Friday, December 08, 2006

Response to Story on Ft. Carson

Re: Soldiers Say Army Ignores, Punishes Mental Anguish
by Daniel Zwerdling

To my friends that have followed the National Public Radio coverage of Fort Carson soldiers returning from Iraq and the obstacles they face in getting mental health care for PTSD, I would like to state
the following:

According to my friends in upper levels of army mental health care,
they are very aware of the problems covered in the NPR report. They
feel the report was well done and more could have been added.

Yesterday, we exchanged emails about the NPR report when I pointed out
it's my belief the negative attitudes about mental health care are
formulated in basic training with the "unit watch" program that
killed my son. One of my friends, a doctor who is involved in
research for the army, listed the following problems:

-Overcoming the stigma about mental health care, particularly among
young male sergeants, including drill sergeants.
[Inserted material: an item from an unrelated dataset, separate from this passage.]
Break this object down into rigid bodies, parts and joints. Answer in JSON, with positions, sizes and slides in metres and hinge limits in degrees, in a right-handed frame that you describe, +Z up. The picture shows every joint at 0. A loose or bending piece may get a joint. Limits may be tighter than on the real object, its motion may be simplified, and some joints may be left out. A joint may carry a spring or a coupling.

-The army is facing a big shortage of Mental Health providers
resulting in soldiers waiting weeks just for assessment before proper
treatment can be started. This, according to my friend, is totally

-The connection between the Department of Defense and the Veteran's
Administration is poor, resulting in soldiers not getting treatment
when they leave active duty.

Other problems my friend felt the NPR report didn't cover is the
difficulty the army has detecting delayed onset PTSD in reservists
and guardsmen facing reemployment and those who are malingering for
secondary gains, such as avoiding another deployment, tying up the
services that are available.

I know another major problem the army faces that my friend didn't
mention is working with an insufficient budget. This is the reason
for the shortage of the mental health care providers. Most of the
money is being spent elsewhere in support of the war effort in Iraq
and Afghanistan. I have personally met several army doctors who
dropped out of the service before finishing their twenty-year
retirement because of restrictions placed on them in caring for their
patients and the opportunity of a more lucrative career in the
civilian market.

Thought this information might be of value to members of our group.